PROBLEM DESCRIPTION – Restate the records in their entirety, word for word.
— BEGIN DATA ENTRIES —
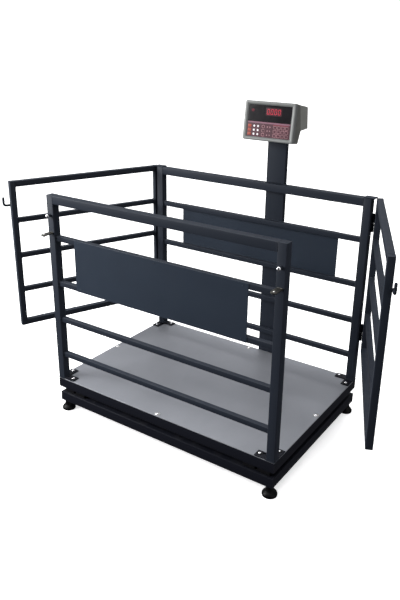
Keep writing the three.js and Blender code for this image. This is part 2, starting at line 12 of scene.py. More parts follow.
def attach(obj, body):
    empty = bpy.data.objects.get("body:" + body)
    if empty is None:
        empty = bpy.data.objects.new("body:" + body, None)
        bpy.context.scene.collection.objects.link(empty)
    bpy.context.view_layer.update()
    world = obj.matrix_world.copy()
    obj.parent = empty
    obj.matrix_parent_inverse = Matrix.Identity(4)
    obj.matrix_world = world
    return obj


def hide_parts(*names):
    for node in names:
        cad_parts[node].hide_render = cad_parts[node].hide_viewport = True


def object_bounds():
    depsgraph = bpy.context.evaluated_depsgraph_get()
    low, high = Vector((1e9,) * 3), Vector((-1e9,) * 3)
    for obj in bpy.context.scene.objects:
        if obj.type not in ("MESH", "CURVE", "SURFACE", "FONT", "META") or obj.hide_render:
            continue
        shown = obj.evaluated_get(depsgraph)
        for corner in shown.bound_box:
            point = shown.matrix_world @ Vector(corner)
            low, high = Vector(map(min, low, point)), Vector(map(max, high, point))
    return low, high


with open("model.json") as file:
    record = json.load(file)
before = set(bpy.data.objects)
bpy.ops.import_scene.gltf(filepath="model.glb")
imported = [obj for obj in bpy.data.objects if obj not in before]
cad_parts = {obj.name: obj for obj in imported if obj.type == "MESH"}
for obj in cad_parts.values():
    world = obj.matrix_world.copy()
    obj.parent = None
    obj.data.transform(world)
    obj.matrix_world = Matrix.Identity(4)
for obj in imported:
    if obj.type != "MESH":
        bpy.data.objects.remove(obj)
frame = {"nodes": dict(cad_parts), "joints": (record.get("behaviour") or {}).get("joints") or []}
CAD_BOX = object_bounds()
NODES = frame["nodes"]
JOINTS = {joint["name"]: joint for joint in frame["joints"]}

MM = 0.001
GAP = 0.3 * MM
STILL = Matrix.Identity(4)
SIDES = (("front", -1), ("back", 1))
ENDS = (("left", -1), ("right", 1))
CORNERS = [(f"{side}_{end}", sx, sy) for side, sy in SIDES for end, sx in ENDS]
THICK_WALL = 2 * MM


# Reading the CAD ----------------------------------------
def box_in(node, place=STILL):
    """Lowest and highest corner of a CAD node, seen from a frame that is placed by a matrix."""
    back = place.inverted()
    points = [back @ vertex.co for vertex in NODES[node].data.vertices]
    low = Vector([min(point[axis] for point in points) for axis in range(3)])
    high = Vector([max(point[axis] for point in points) for axis in range(3)])
    return low, high


def stretches(node, place, picked, apart=0.1):
    """Height spans of the corners of a CAD node that picked() takes, split where they lie apart."""
    back = place.inverted()
    points = [back @ vertex.co for vertex in NODES[node].data.vertices]
    heights = sorted(point.z for point in points if picked(point))
    spans = [[heights[0], heights[0]]]
    for height in heights:
        if height - spans[-1][1] > apart:
            spans.append([height, height])
        spans[-1][1] = height
    return spans


def gate_place(side):
    """The frame of a gate: its origin on the hinge axis at deck height, its -Y along the closed gate."""
    joint = JOINTS[f"gate_{side}_hinge"]
    turn = math.radians(-joint["range_deg"][0]) * joint["axis"][2]
    x, y, _ = joint["pos_m"]
    return Matrix.Translation((x, y, 0)) @ Matrix.Rotation(turn, 4, "Z")


# The indicator leans back at rest. Its pieces are made in its own frame: pivot at the origin, upright.
INDICATOR_TILT = math.radians(7.1)
INDICATOR_PLACE = Matrix.Translation(JOINTS["indicator_tilt"]["pos_m"]) @ Matrix.Rotation(
    -INDICATOR_TILT, 4, "X"
)


# Materials ----------------------------------------
def start_material(name):
    material = bpy.data.materials.new(name)
    material.use_nodes = True
    tree = material.node_tree
    where = tree.nodes.new("ShaderNodeTexCoord").outputs["Object"]
    return material, tree, tree.nodes["Principled BSDF"], where


def feed(tree, node, **sources):
    """Gives a node's inputs their sockets or plain values. An underscore stands for a space."""
    for name, source in sources.items():
        target = node.inputs[name.replace("_", " ")]
        if isinstance(source, bpy.types.NodeSocket):
            tree.links.new(source, target)
        else:
            target.default_value = source


def add_node(tree, kind, **sources):
    node = tree.nodes.new(f"ShaderNode{kind}")
    feed(tree, node, **sources)
    return node


def noise(tree, where, scale, detail=3.0, stretch=None):
    if stretch:
        where = add_node(tree, "Mapping", Vector=where, Scale=stretch).outputs["Vector"]
    return add_node(tree, "TexNoise", Vector=where, Scale=scale, Detail=detail).outputs["Fac"]


def cells(tree, where, scale):
    return add_node(tree, "TexVoronoi", Vector=where, Scale=scale).outputs["Distance"]


def spread(tree, value, low, high, start=0.3, end=0.7):
    """A value between start and end, spread over low to high."""
    node = add_node(tree, "MapRange", Value=value, From_Min=start, From_Max=end)
    feed(tree, node, To_Min=low, To_Max=high)
    return node.outputs["Result"]


def blend(tree, factor, first, second):
    """A colour between two colours; each is a colour socket or three numbers."""
    node = tree.nodes.new("ShaderNodeMix")
    node.data_type = "RGBA"
    tree.links.new(factor, node.inputs["Factor"])
    for name, colour in (("A", first), ("B", second)):
        socket = next(s for s in node.inputs if s.name == name and s.type == "RGBA")
        if isinstance(colour, bpy.types.NodeSocket):
            tree.links.new(colour, socket)
        else:
            socket.default_value = (*colour, 1)
    return next(s for s in node.outputs if s.type == "RGBA")


def pair(tree, kind, operation, first, second):
    """A node that works on two values or two directions."""
    node = add_node(tree, kind)
    node.operation = operation
    tree.links.new(first, node.inputs[0])
    if isinstance(second, bpy.types.NodeSocket):
        tree.links.new(second, node.inputs[1])
    else:
        node.inputs[1].default_value = second
    return node


def times(tree, first, second):
    return pair(tree, "Math", "MULTIPLY", first, second).outputs[0]


def likeness(tree, first, second):
    """1 where two directions agree, 0 where they are square to each other."""
    return pair(tree, "VectorMath", "DOT_PRODUCT", first, second).outputs["Value"]


def bumps(tree, shader, *layers):
    """Layers of relief, each a height and its depth in metres, on one shader."""
    normal = None
    for height, depth in layers:
        node = add_node(tree, "Bump", Strength=1, Distance=depth, Height=height)
        if normal:
            feed(tree, node, Normal=normal)
        normal = node.outputs["Normal"]
    feed(tree, shader, Normal=normal)


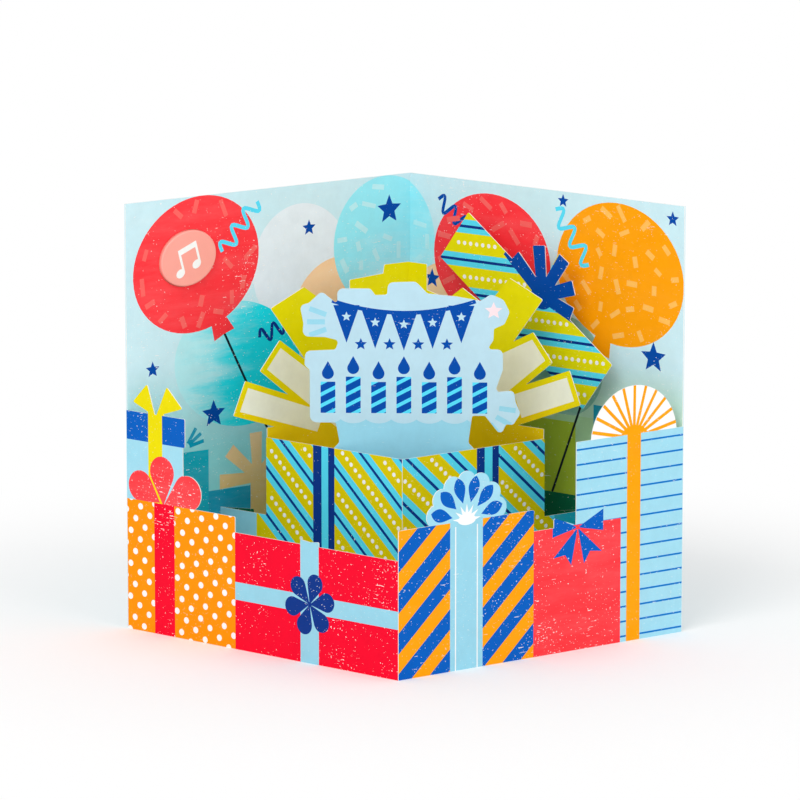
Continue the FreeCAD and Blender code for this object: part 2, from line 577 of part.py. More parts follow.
— END DATA ENTRIES —
FULL SOLUTION –
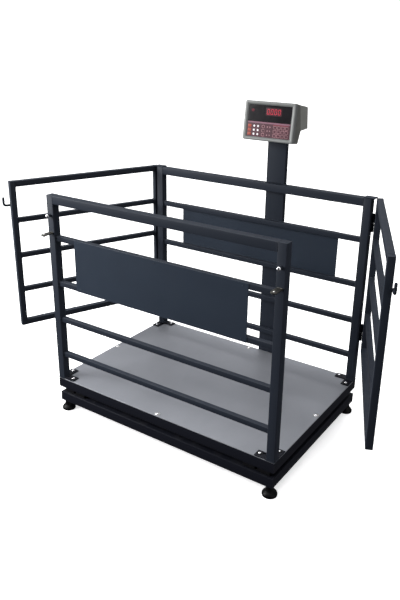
Keep writing the three.js and Blender code for this image. This is part 2, starting at line 12 of scene.py. More parts follow.
def attach(obj, body):
    empty = bpy.data.objects.get("body:" + body)
    if empty is None:
        empty = bpy.data.objects.new("body:" + body, None)
        bpy.context.scene.collection.objects.link(empty)
    bpy.context.view_layer.update()
    world = obj.matrix_world.copy()
    obj.parent = empty
    obj.matrix_parent_inverse = Matrix.Identity(4)
    obj.matrix_world = world
    return obj


def hide_parts(*names):
    for node in names:
        cad_parts[node].hide_render = cad_parts[node].hide_viewport = True


def object_bounds():
    depsgraph = bpy.context.evaluated_depsgraph_get()
    low, high = Vector((1e9,) * 3), Vector((-1e9,) * 3)
    for obj in bpy.context.scene.objects:
        if obj.type not in ("MESH", "CURVE", "SURFACE", "FONT", "META") or obj.hide_render:
            continue
        shown = obj.evaluated_get(depsgraph)
        for corner in shown.bound_box:
            point = shown.matrix_world @ Vector(corner)
            low, high = Vector(map(min, low, point)), Vector(map(max, high, point))
    return low, high


with open("model.json") as file:
    record = json.load(file)
before = set(bpy.data.objects)
bpy.ops.import_scene.gltf(filepath="model.glb")
imported = [obj for obj in bpy.data.objects if obj not in before]
cad_parts = {obj.name: obj for obj in imported if obj.type == "MESH"}
for obj in cad_parts.values():
    world = obj.matrix_world.copy()
    obj.parent = None
    obj.data.transform(world)
    obj.matrix_world = Matrix.Identity(4)
for obj in imported:
    if obj.type != "MESH":
        bpy.data.objects.remove(obj)
frame = {"nodes": dict(cad_parts), "joints": (record.get("behaviour") or {}).get("joints") or []}
CAD_BOX = object_bounds()
NODES = frame["nodes"]
JOINTS = {joint["name"]: joint for joint in frame["joints"]}

MM = 0.001
GAP = 0.3 * MM
STILL = Matrix.Identity(4)
SIDES = (("front", -1), ("back", 1))
ENDS = (("left", -1), ("right", 1))
CORNERS = [(f"{side}_{end}", sx, sy) for side, sy in SIDES for end, sx in ENDS]
THICK_WALL = 2 * MM


# Reading the CAD ----------------------------------------
def box_in(node, place=STILL):
    """Lowest and highest corner of a CAD node, seen from a frame that is placed by a matrix."""
    back = place.inverted()
    points = [back @ vertex.co for vertex in NODES[node].data.vertices]
    low = Vector([min(point[axis] for point in points) for axis in range(3)])
    high = Vector([max(point[axis] for point in points) for axis in range(3)])
    return low, high


def stretches(node, place, picked, apart=0.1):
    """Height spans of the corners of a CAD node that picked() takes, split where they lie apart."""
    back = place.inverted()
    points = [back @ vertex.co for vertex in NODES[node].data.vertices]
    heights = sorted(point.z for point in points if picked(point))
    spans = [[heights[0], heights[0]]]
    for height in heights:
        if height - spans[-1][1] > apart:
            spans.append([height, height])
        spans[-1][1] = height
    return spans


def gate_place(side):
    """The frame of a gate: its origin on the hinge axis at deck height, its -Y along the closed gate."""
    joint = JOINTS[f"gate_{side}_hinge"]
    turn = math.radians(-joint["range_deg"][0]) * joint["axis"][2]
    x, y, _ = joint["pos_m"]
    return Matrix.Translation((x, y, 0)) @ Matrix.Rotation(turn, 4, "Z")


# The indicator leans back at rest. Its pieces are made in its own frame: pivot at the origin, upright.
INDICATOR_TILT = math.radians(7.1)
INDICATOR_PLACE = Matrix.Translation(JOINTS["indicator_tilt"]["pos_m"]) @ Matrix.Rotation(
    -INDICATOR_TILT, 4, "X"
)


# Materials ----------------------------------------
def start_material(name):
    material = bpy.data.materials.new(name)
    material.use_nodes = True
    tree = material.node_tree
    where = tree.nodes.new("ShaderNodeTexCoord").outputs["Object"]
    return material, tree, tree.nodes["Principled BSDF"], where


def feed(tree, node, **sources):
    """Gives a node's inputs their sockets or plain values. An underscore stands for a space."""
    for name, source in sources.items():
        target = node.inputs[name.replace("_", " ")]
        if isinstance(source, bpy.types.NodeSocket):
            tree.links.new(source, target)
        else:
            target.default_value = source


def add_node(tree, kind, **sources):
    node = tree.nodes.new(f"ShaderNode{kind}")
    feed(tree, node, **sources)
    return node


def noise(tree, where, scale, detail=3.0, stretch=None):
    if stretch:
        where = add_node(tree, "Mapping", Vector=where, Scale=stretch).outputs["Vector"]
    return add_node(tree, "TexNoise", Vector=where, Scale=scale, Detail=detail).outputs["Fac"]


def cells(tree, where, scale):
    return add_node(tree, "TexVoronoi", Vector=where, Scale=scale).outputs["Distance"]


def spread(tree, value, low, high, start=0.3, end=0.7):
    """A value between start and end, spread over low to high."""
    node = add_node(tree, "MapRange", Value=value, From_Min=start, From_Max=end)
    feed(tree, node, To_Min=low, To_Max=high)
    return node.outputs["Result"]


def blend(tree, factor, first, second):
    """A colour between two colours; each is a colour socket or three numbers."""
    node = tree.nodes.new("ShaderNodeMix")
    node.data_type = "RGBA"
    tree.links.new(factor, node.inputs["Factor"])
    for name, colour in (("A", first), ("B", second)):
        socket = next(s for s in node.inputs if s.name == name and s.type == "RGBA")
        if isinstance(colour, bpy.types.NodeSocket):
            tree.links.new(colour, socket)
        else:
            socket.default_value = (*colour, 1)
    return next(s for s in node.outputs if s.type == "RGBA")


def pair(tree, kind, operation, first, second):
    """A node that works on two values or two directions."""
    node = add_node(tree, kind)
    node.operation = operation
    tree.links.new(first, node.inputs[0])
    if isinstance(second, bpy.types.NodeSocket):
        tree.links.new(second, node.inputs[1])
    else:
        node.inputs[1].default_value = second
    return node


def times(tree, first, second):
    return pair(tree, "Math", "MULTIPLY", first, second).outputs[0]


def likeness(tree, first, second):
    """1 where two directions agree, 0 where they are square to each other."""
    return pair(tree, "VectorMath", "DOT_PRODUCT", first, second).outputs["Value"]


def bumps(tree, shader, *layers):
    """Layers of relief, each a height and its depth in metres, on one shader."""
    normal = None
    for height, depth in layers:
        node = add_node(tree, "Bump", Strength=1, Distance=depth, Height=height)
        if normal:
            feed(tree, node, Normal=normal)
        normal = node.outputs["Normal"]
    feed(tree, shader, Normal=normal)


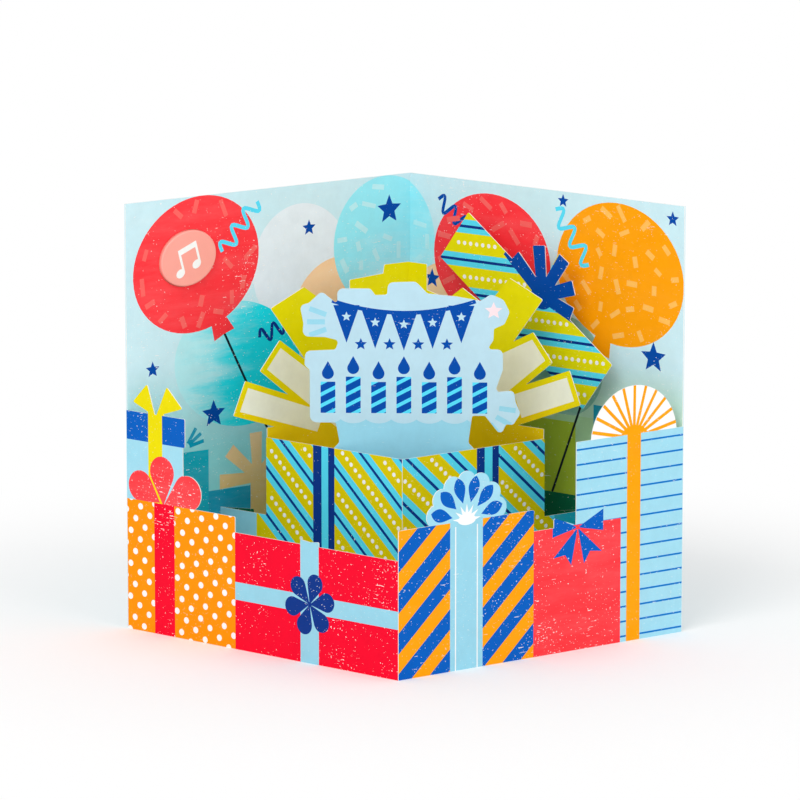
Continue the FreeCAD and Blender code for this object: part 2, from line 577 of part.py. More parts follow.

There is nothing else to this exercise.